Followers of research studies, blogs and social media communications associated with our UNESCO Chair in CBR and Social Responsibility in Higher Education will have heard much about community engaged learning and community led participatory research as well as the opportunities associated with Higher Education linking to the UN Sustainable Development Goals. There is a fresh new discourse and practice emerging in Canada and perhaps elsewhere that we should be mindful of. Social infrastructure is defined, “as the organizational arrangements and deliberate investments in society’s systems, relationships and structures to enable society to create a resilient, just, equitable and sustainable world” (Sandburg, 2017). The core of this idea is that universities, through thoughtful partnerships with community and private sector actors can contribute in major ways to goals of economic, social and environmental justice through the fundamental ways that they operate. New residencies for students, new urban classrooms, a focus on green procurement for the food and teaching materials, as well as existing networks of research, community led research and much more can all be thought through from the lens of addressing local challenges where students, academic and other staff live and recreate. “By harnessing their full range of financial, Physical, symbolic, human, social and intellectual assets in collaboration with others, advanced education institutions can…contribute to become vibrant players in community building”(Sandburg, 2017).
Edward Jackson, a long-time and distinguished Canadian colleague in our work on community led research draws attention to achievements done by the University of Winnipeg in a recent report he has authored for the J.W.McConnell Foundation (Jackson, 2018). The University of Winnipeg is a downtown urban campus in the heart of a city that faces many urban challenges. The UW created the UW Community Renewal Corporation around 2006 to stimulate creative ideas to revitalize the downtown core. Built primarily for campus classroom purposes, the UWCRC has served as a space for community meetings, artistic endeavours and cultural activities with the urban Indigenous community and as a source of ideas for others. In 2016, UW completed a 14-storey, 102-unit mixed-income residential development known as the Downtown Commons illustrating the corporation’s strategy. Its 51 affordable units (including those reserved for U of W students with families, as well as immigrant, refugee and Indigenous families) benefit from provincial support. Other units are offered to students and the community at large at market rates, including 18 units with premium rents. The social infrastructure thinking at UW includes much more including the choice of a local non-profit organisation that provides jobs and training for new immigrants to provide the food services for the University. This is in stark contrast to the vast majority of universities that have handed their food services over to large private sector national and international companies.

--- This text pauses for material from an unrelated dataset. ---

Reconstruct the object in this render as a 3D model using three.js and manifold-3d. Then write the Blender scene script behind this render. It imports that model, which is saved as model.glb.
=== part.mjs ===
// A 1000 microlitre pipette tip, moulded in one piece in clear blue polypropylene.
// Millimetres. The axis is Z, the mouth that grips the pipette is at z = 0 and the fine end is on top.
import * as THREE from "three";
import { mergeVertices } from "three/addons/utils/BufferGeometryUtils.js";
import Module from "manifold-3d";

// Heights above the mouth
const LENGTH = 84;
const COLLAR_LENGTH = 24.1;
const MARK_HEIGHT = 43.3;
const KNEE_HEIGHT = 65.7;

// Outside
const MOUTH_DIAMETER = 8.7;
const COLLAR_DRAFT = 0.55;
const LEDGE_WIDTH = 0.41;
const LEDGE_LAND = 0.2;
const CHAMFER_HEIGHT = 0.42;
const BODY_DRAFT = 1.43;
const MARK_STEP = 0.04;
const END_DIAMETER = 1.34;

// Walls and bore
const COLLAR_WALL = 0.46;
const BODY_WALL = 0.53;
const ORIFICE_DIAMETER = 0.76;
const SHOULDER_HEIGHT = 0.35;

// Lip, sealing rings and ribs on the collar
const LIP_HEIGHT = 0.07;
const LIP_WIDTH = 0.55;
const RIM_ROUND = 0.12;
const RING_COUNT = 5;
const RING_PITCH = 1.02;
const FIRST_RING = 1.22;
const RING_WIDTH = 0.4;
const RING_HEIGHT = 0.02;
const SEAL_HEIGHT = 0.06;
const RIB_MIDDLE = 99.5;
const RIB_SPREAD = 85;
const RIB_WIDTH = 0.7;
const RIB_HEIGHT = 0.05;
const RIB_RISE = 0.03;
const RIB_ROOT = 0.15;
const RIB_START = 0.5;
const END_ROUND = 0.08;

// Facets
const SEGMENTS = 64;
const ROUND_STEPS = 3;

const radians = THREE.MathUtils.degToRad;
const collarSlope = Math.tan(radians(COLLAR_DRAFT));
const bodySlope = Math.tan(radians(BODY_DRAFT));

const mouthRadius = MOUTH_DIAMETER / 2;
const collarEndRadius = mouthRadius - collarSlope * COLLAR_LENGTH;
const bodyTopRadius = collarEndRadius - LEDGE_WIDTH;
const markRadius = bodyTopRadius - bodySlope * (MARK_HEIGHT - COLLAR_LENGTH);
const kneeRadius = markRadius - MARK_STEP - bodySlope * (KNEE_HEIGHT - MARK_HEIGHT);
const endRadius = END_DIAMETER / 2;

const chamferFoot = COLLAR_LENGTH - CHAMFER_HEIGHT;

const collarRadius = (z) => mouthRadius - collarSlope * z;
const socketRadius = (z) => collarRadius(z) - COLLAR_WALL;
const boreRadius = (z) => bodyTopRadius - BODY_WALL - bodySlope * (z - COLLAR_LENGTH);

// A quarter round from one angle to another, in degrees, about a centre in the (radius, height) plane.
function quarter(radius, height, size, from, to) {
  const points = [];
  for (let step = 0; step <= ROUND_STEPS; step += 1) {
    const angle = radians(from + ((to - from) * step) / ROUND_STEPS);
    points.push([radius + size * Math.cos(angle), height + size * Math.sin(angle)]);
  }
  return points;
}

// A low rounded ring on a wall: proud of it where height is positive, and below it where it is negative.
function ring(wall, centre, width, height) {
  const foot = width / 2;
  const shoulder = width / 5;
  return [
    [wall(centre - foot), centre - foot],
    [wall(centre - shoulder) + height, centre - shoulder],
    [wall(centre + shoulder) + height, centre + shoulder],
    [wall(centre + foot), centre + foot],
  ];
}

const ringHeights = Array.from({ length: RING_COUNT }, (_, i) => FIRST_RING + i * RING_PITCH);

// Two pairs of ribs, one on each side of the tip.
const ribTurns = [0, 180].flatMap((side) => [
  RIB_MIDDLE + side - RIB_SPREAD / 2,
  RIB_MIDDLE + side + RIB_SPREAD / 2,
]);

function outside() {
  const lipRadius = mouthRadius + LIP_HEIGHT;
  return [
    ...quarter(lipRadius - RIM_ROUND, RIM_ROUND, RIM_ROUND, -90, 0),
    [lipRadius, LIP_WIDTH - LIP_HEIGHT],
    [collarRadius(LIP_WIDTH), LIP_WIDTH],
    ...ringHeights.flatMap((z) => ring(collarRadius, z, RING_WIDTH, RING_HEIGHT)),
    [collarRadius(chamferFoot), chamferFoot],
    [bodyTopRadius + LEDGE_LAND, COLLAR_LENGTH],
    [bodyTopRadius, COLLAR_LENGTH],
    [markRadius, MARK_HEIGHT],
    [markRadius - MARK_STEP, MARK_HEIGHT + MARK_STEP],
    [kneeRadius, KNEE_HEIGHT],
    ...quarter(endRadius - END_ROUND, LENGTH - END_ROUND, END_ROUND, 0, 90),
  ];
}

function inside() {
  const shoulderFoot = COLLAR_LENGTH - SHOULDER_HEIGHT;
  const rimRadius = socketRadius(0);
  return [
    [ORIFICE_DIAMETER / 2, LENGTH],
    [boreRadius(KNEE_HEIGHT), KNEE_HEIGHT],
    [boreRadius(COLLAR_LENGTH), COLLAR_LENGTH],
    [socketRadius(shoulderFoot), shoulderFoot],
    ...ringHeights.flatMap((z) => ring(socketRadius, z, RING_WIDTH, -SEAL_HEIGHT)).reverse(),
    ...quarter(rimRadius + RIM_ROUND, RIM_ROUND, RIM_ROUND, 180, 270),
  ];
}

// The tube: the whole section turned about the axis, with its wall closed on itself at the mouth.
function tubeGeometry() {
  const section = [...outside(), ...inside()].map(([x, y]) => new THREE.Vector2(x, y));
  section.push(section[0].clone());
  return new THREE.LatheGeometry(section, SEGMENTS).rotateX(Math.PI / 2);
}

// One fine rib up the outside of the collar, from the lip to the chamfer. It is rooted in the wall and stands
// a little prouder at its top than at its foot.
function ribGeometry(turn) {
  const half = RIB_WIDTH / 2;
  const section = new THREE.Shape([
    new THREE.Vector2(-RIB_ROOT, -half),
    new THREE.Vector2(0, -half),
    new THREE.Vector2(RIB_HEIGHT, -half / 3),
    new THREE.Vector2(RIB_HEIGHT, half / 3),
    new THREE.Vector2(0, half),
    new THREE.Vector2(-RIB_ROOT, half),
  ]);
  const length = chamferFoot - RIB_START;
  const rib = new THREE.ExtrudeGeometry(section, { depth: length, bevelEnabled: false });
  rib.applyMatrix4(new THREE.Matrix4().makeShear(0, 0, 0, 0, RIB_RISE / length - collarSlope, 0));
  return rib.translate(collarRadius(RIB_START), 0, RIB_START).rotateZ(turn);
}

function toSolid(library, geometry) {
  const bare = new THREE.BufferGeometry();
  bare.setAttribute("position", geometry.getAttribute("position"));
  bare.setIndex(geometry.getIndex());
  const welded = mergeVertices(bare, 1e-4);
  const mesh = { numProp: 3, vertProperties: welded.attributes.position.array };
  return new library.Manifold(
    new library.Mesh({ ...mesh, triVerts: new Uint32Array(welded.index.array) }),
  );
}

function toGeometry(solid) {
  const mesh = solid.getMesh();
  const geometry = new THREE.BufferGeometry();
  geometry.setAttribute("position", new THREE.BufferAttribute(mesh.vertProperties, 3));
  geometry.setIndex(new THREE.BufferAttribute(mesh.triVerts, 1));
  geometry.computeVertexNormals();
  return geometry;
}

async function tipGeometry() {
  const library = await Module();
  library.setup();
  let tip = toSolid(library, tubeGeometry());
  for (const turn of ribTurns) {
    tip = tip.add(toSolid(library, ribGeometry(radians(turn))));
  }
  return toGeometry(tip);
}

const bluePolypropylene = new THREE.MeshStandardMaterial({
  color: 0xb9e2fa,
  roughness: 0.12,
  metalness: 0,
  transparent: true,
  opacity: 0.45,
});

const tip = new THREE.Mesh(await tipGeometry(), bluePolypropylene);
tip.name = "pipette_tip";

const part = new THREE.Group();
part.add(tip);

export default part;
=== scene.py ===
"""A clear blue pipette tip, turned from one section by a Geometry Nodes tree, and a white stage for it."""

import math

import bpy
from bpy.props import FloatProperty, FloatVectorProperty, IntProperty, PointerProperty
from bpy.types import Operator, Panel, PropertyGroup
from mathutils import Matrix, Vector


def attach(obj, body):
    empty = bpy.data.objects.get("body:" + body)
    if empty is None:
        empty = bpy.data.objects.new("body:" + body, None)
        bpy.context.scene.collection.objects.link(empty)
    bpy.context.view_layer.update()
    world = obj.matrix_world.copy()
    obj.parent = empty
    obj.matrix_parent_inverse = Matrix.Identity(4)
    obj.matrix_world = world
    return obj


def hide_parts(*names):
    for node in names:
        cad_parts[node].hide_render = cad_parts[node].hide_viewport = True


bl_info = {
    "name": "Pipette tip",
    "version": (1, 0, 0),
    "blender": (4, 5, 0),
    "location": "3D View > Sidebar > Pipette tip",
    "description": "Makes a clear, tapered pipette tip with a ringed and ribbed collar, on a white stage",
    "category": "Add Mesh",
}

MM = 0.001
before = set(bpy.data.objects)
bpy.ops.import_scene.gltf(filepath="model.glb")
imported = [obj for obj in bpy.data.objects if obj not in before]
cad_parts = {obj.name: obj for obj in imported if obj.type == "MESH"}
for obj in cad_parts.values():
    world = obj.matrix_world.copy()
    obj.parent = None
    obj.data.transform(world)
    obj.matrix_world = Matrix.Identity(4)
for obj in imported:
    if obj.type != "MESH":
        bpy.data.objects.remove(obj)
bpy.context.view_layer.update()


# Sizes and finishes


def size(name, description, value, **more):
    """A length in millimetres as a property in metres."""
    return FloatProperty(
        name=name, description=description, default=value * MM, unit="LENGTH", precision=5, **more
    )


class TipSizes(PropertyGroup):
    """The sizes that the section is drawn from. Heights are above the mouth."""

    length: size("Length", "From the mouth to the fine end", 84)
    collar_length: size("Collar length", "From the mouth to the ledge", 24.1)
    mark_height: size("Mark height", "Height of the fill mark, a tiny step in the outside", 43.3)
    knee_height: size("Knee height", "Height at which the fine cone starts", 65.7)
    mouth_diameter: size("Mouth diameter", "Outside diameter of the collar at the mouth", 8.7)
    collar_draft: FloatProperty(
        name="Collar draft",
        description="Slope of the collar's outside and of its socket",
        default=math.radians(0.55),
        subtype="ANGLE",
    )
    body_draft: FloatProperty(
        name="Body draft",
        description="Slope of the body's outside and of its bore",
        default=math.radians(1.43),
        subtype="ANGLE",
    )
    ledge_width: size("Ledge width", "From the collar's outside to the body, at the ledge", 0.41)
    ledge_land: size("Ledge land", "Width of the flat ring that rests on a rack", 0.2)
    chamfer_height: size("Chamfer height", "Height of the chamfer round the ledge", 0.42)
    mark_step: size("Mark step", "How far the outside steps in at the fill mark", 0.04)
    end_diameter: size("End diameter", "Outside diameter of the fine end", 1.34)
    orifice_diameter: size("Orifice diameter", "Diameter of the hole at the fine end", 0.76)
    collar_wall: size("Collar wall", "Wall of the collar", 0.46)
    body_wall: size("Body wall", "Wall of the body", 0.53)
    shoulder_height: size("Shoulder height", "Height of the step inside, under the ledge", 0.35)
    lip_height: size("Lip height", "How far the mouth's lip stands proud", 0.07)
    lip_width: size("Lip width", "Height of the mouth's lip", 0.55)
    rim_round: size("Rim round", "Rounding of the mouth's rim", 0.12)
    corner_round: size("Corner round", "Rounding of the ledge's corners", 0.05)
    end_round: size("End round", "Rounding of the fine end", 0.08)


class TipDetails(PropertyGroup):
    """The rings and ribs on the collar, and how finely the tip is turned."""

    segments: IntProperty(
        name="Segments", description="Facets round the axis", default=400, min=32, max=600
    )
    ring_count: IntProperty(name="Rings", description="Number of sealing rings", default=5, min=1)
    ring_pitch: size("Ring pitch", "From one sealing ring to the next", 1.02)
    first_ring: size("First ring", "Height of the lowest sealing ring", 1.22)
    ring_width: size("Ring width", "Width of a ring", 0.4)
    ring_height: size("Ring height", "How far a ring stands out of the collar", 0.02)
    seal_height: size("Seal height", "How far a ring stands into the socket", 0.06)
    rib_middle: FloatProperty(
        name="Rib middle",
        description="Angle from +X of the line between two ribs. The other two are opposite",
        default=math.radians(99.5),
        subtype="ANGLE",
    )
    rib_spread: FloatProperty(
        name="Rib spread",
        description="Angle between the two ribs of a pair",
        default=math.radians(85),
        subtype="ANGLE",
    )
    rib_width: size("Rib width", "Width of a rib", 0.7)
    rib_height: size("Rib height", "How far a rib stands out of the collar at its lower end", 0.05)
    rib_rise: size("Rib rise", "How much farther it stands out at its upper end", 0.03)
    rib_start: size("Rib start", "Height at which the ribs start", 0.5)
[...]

The key for higher education institutions to move forward on the path towards building social infrastructure in our communities is to apply a community lens to the very many already existing assets that universities have including research, built structures, networks and partnerships, financial and teaching and learning capacities. The challenge for our century is how to maximize the capacities of higher education institutions around the world to build social infrastructure for our communities.
References
Sandberg, Coro (2017) Maximizing the Capacities of Advanced Education Institutions to Build Social Infrastructure for Canadian Communities. Montreal and Vancouver: The J.W. McConnell Family Foundation and Simon Fraser University
Jackson, Edward (2018) Catalyst for Sustainability: The Achievements, Challenges, Lessons and Prospects of the University of Winnipeg Community Renewal Corporation. Montreal: The J.W. McConnell Foundation.